1. **Frequency-Based:**  
   The mode is the value(s) that appear most often in the dataset.

2. **Applicability:**  
   - For numerical data: Finds the most common value.  
   - For categorical data: Identifies the most frequent category.

3. **Types of Datasets:**  
   - A dataset can have:
     - **No mode:** If all values occur with the same frequency.  
     - **One mode (Unimodal):** If a single value dominates.  
     - **Two modes (Bimodal):** If two values have the highest frequency.  
     - **Multiple modes (Multimodal):** If more than two values share the highest frequency.



##### **Calculating the Mode:**

1. Arrange the data (optional, but helpful for clarity).  
2. Count the frequency of each value.  
3. Identify the value(s) with the highest frequency.

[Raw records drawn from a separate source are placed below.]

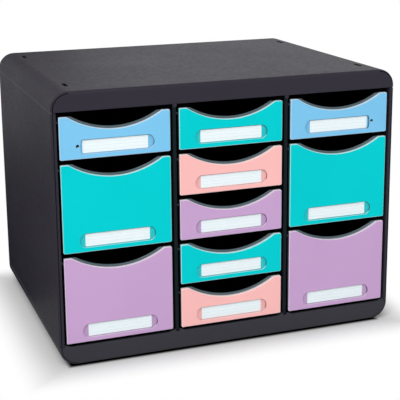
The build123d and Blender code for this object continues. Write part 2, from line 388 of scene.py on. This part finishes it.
@dataclass(frozen=True)
class MouldedPlastic(Finish):
    """Injection-moulded plastic with a grain, slow changes of gloss, softened edges and a highlight
    painted along them.
    """

    colour: Colour
    # edge_colour is the highlight painted along the edges, mixed in by edge_light
    edge_colour: Colour
    roughness: Pair
    specular: float
    grain_size: float
    grain_depth: float
    edge_radius: float = 0.35 * MILLIMETRE
    edge_light: float = 0.5
    specular_tint: Colour = (1.0, 1.0, 1.0, 1.0)
    drift_span: float = 0.09
    drift_shade: float = 0.12
    pit_share: float = 0.35
    fleck_span: float = 3.5 * MILLIMETRE
    fleck_rough: float = 0.0

    def build(self, effects: Effects) -> Material:
        """Builds the material from the shared effects.

        Args:
            effects: The shared node groups.

        Returns:
            The material.
        """
        material, tree, shader, place = self.start()
        grain = use_group(tree, effects.grain, Vector=place, Size=self.grain_size)
        drift = use_group(tree, effects.drift, Vector=place, Span=self.drift_span)
        fleck = use_group(tree, effects.drift, Vector=place, Span=self.fleck_span)
        edges = use_group(tree, effects.edges, Radius=self.edge_radius)
        deeper = tuple(channel * (1 - self.drift_shade) for channel in self.colour[:3]) + (1.0,)
        shade = mix_colours(tree, drift.outputs["Value"], deeper, self.colour)
        # painted shade: the pits of the grain are darkened
        pits = compute(tree, "MULTIPLY", grain.outputs["Pits"], self.pit_share)
        pit_shaded = mix_colours(tree, pits, shade, deeper)
        # painted highlight: the colour turns towards edge_colour along the edges
        lit = compute(tree, "MULTIPLY", edges.outputs["Mask"], self.edge_light)
        edge_highlit = mix_colours(tree, lit, pit_shaded, self.edge_colour)
        tree.links.new(self.zoned(tree, place, edge_highlit), shader.inputs["Base Color"])
        gloss = between(tree, drift.outputs["Value"], *self.roughness)
        rough = compute(tree, "MULTIPLY_ADD", fleck.outputs["Value"], self.fleck_rough, gloss)
        tree.links.new(rough, shader.inputs["Roughness"])
        bump = put(tree, "ShaderNodeBump", {
            "Strength": 1.0,
            "Distance": self.grain_depth,
            "Height": grain.outputs["Height"],
            "Normal": edges.outputs["Normal"],
        })
        tree.links.new(bump.outputs["Normal"], shader.inputs["Normal"])
        shader.inputs["Specular IOR Level"].default_value = self.specular
        shader.inputs["Specular Tint"].default_value = self.specular_tint
        return material

    def zoned(self, tree: Tree, place: Socket, edge_highlit: Socket) -> Socket:
        """Changes the colour from zone to zone; a plain moulding has one zone only.

        Args:
            tree: The material's node tree.
            place: The Object coordinates.
            edge_highlit: The colour of the open surface.

        Returns:
            The colour of the whole surface.
        """
        return edge_highlit


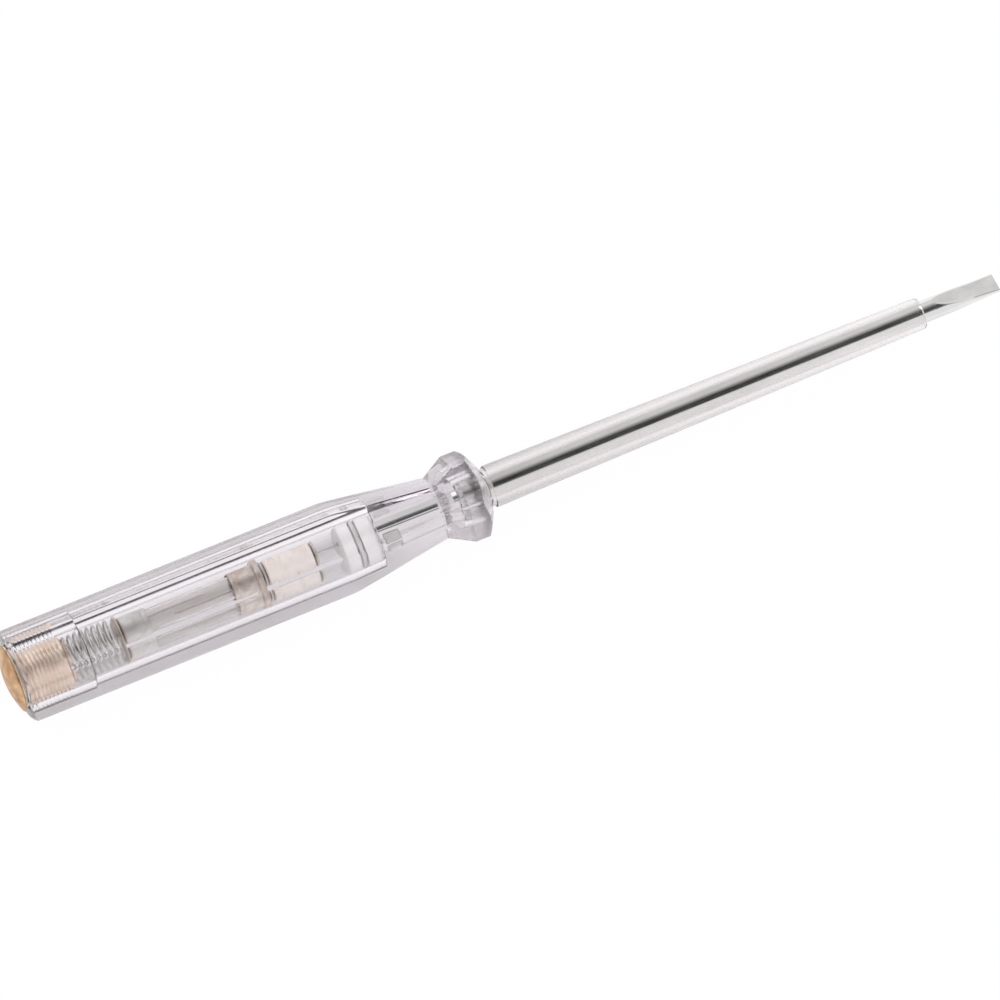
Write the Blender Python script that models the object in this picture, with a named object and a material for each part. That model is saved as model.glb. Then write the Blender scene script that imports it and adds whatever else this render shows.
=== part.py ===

##### **Example 1 (Numerical Data):**  
Dataset: $[2, 4, 4, 6, 6, 6, 8, 10]$  
- Frequency:  
  $2 \rightarrow 1$, $4 \rightarrow 2$, $6 \rightarrow 3$, $8 \rightarrow 1$, $10 \rightarrow 1$  
- **Mode:** $6$ (appears 3 times)



##### **Example 2 (Categorical Data):**  
Dataset: $[\text{Red}, \text{Blue}, \text{Red}, \text{Green}, \text{Blue}, \text{Blue}]$  
- Frequency:  
  $\text{Red} \rightarrow 2$, $\text{Blue} \rightarrow 3$, $\text{Green} \rightarrow 1$  
- **Mode:** $\text{Blue}$ (appears 3 times)



##### **Mode vs. Mean and Median:**

1. **Dataset Type:**  
   - The **mode** is ideal for categorical data.  
   - The **mean** and **median** are better for numerical data.

2. **Skewed Data:**  
   - The **mode** provides a quick insight into the most typical value, especially in skewed distributions.

3. **Multiple Values:**  
   - The mode can represent multiple values, unlike the mean or median, which are unique.